As for those reluctant employers. Sometimes the workforce team can diffuse their concerns and get them to try out a TJJD youth who has shown they’ve grown socially and personally during their commitment, Gooley said. They will point out that a youth may have worked hard to complete a GED, earn community service hours and build job skills while at TJJD.
Gooley has asked prospective employers to remember that teens can change rapidly. “If you make mistake at 13 and now you’re 18,” she said, “how much growth and change has happened in that time?”
Sometimes, even military recruiters will take a second look at a striving TJJD youth, she said. It depends on the circumstances.
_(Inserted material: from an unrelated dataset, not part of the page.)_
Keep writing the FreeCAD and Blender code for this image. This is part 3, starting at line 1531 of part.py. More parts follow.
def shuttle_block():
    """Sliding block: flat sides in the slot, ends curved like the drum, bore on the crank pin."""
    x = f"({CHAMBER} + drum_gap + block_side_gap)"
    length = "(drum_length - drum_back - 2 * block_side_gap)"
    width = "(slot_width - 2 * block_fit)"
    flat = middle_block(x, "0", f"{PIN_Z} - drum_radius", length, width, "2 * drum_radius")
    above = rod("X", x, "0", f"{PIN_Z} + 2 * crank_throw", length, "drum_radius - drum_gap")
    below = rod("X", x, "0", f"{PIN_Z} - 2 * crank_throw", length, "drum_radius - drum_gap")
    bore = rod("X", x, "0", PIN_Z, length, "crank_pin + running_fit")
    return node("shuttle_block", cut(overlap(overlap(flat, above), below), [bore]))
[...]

If a youth has shown personal growth and has computer skills, that may open a door, she said.
“We’re trying to diminish their barriers (to employment) and diminish their (the youth’s) frustration and help them get hopeful,” Gooley said, “because I see a lot of despair and low self-esteem among our youth and that has fed into the situation they’re at.”
Before the young men depart Ayres House, whether or not they’ve worked with the student mentors, the workforce team sends them home with a “Community Connections” handout.
This document, tailored just for them, lists resources in their home community such as food pantries, places to visit and community events where they might connect with others in positive ways. The college interns collect this information, making this last bit of guidance possible, said Garza.
“It is a huge benefit for our youth to have this assistance preparing for the community re-entry,” she said. “Youth often leave the halfway house nervous, but excited to get back in the communities and start a new life. Sadly, barriers present themselves quickly. They are able to overcome these if they have tangible items in place such as a resume and connection with workforce programming in their community, which we link them to as part of these sessions.”
(Photos: Youth participate in online sessions with members of the Ayres House workforce team and other experts in the field.)